Sabtu, 16 Juni 2018

Sang Pembuat Takdir

Kau tahu? Semalam aku bermimpi, setelah resahku kuadukan, seolah aku mendapatkan jawaban untuk sebuah kisah.

Aku yang seolah semakin yakin, masih harus menanti lagi, penantian ini tidaklah singkat, bulan? Tahun? Bisa saja lebih dari itu.

Mungkin tidak semudah yang dibayangkan, penantian itu butuh perjuangan. Sekarang aku masih di nol, entah kapan meteran angka itu beranjak.

Banyak yang terjadi diluar sana, membuat hati kadang menjadi keruh. Presepsi suka berpikir seenaknya, dia tak tahu betapa susahnya hati menyaring atas apa yang di dirinya--akal pikiran--lakukan.

Hati ialah, secara harfiah ataupun kiasan, dia tetap penyaring, antara racun tubuh atau racun pikiran. Ah bahkan diriku bukanlah seorang filsuf atau profesor yang pantas mendefinisikan.

Begitulah penantian dan hati kerap berjuang.
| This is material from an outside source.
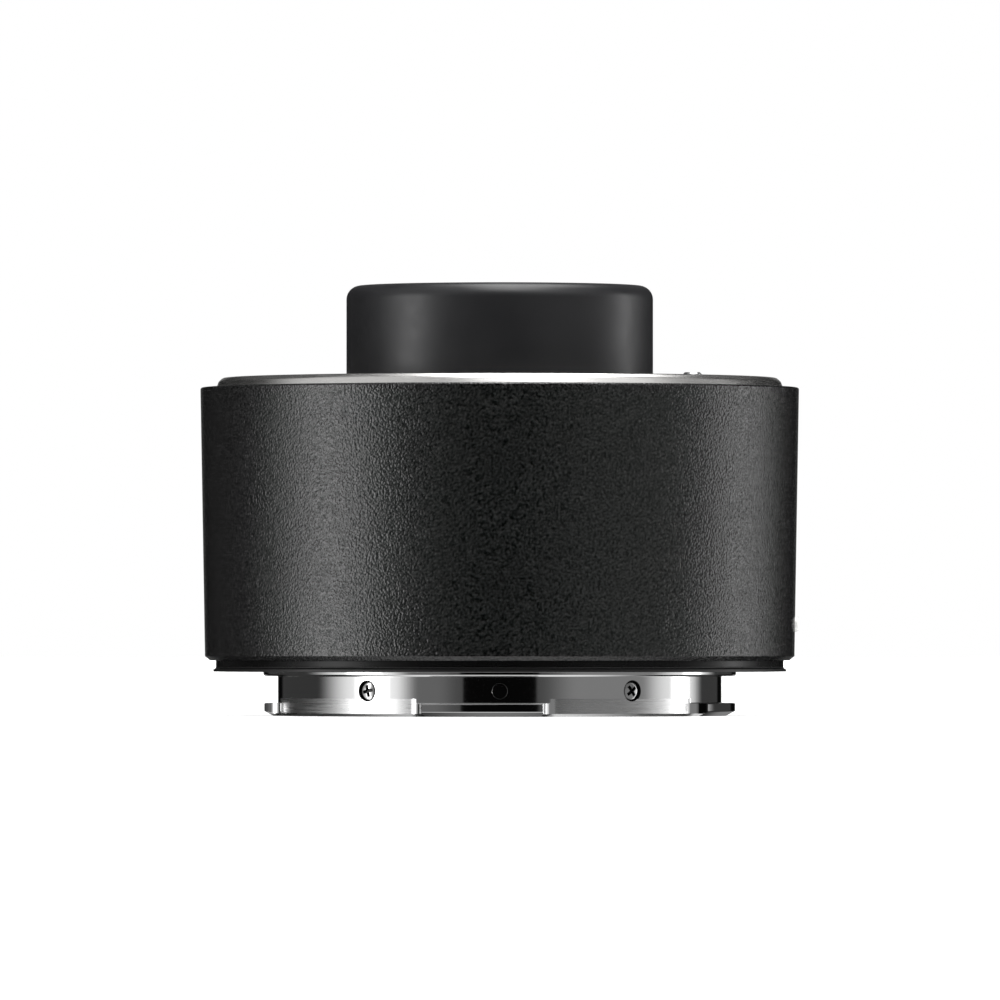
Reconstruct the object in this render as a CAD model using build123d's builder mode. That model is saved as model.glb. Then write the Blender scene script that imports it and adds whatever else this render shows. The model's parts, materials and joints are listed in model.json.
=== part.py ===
from build123d import *

import os
from math import asin, copysign, cos, degrees, radians, sin, sqrt

# A camera teleconverter, which goes between a camera and its lens. It has a male bayonet at the back,
# a female bayonet ring at the front, and a lens barrel whose nose stands out of that ring.
#
# Z is the optical axis. Z = 0 is the rear mount plane, and +Z points to the front, towards the lens.
# A bearing is an angle about Z, counted from the -Y side towards +X.
# Heights are measured along Z from the rear mount plane.

os.makedirs("parts", exist_ok=True)

# Fits, used all through
snug = 0.02            # play between pieces that are fixed to each other
bore_gap = 0.05        # play round what drops into a bore
sliding_gap = 0.06     # play round what slides
overrun = 1.0          # how far a cut runs past what it cuts

# The standard throat of the mount drives every radius. The male bayonet is made to fit the female one.
throat_radius = 25.8
mount_play = 0.05

# Male bayonet at the back
spigot_height = 0.45
spigot_chamfer = 0.17
spigot_step = 1.58
barrel_wall = 2.17
barrel_depth = 4.78
tab_inset = 0.09
tab_top_depth = 3.38
tab_face_depth = 4.27
tab_chamfer = 1.0
land_depth = 2.86
land_step = 0.10
cutter_radius = 2.0
tab_bearings = [(-19.0, 10.3), (61.3, 98.0), (152.0, 190.0), (238.0, 277.0)]
flange_width = 4.25
flange_thickness = 1.2
shim_thickness = 0.2
shim_width = 5.0

# Screws of the two mounts
mount_screw_radius = 0.8
mount_screw_length = 6.4
screw_head_radius = 1.6
screw_head_height = 0.85
rear_screw_count = 4
rear_screw_bearing = 45.0
front_screw_count = 4
front_screw_bearing = 20.0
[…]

Sampai suatu hari tiba, tak ada keraguan dan kepastian itu memberikan kado terbaik yang telah dinanti.

Nikmatnya hasil, perjuangan yang hampir gagal bukan? Seperti nikmatnya makan, ketika diri rasanya akan mati kelaparan.

Biarkan aku bergumam dan bergumam sejenak, bicara soal nanti, walau dalam bisik kepada sang ilahi, berharap tak menggurui, sebaiknya pembuat takdir ialah Rabb-ku.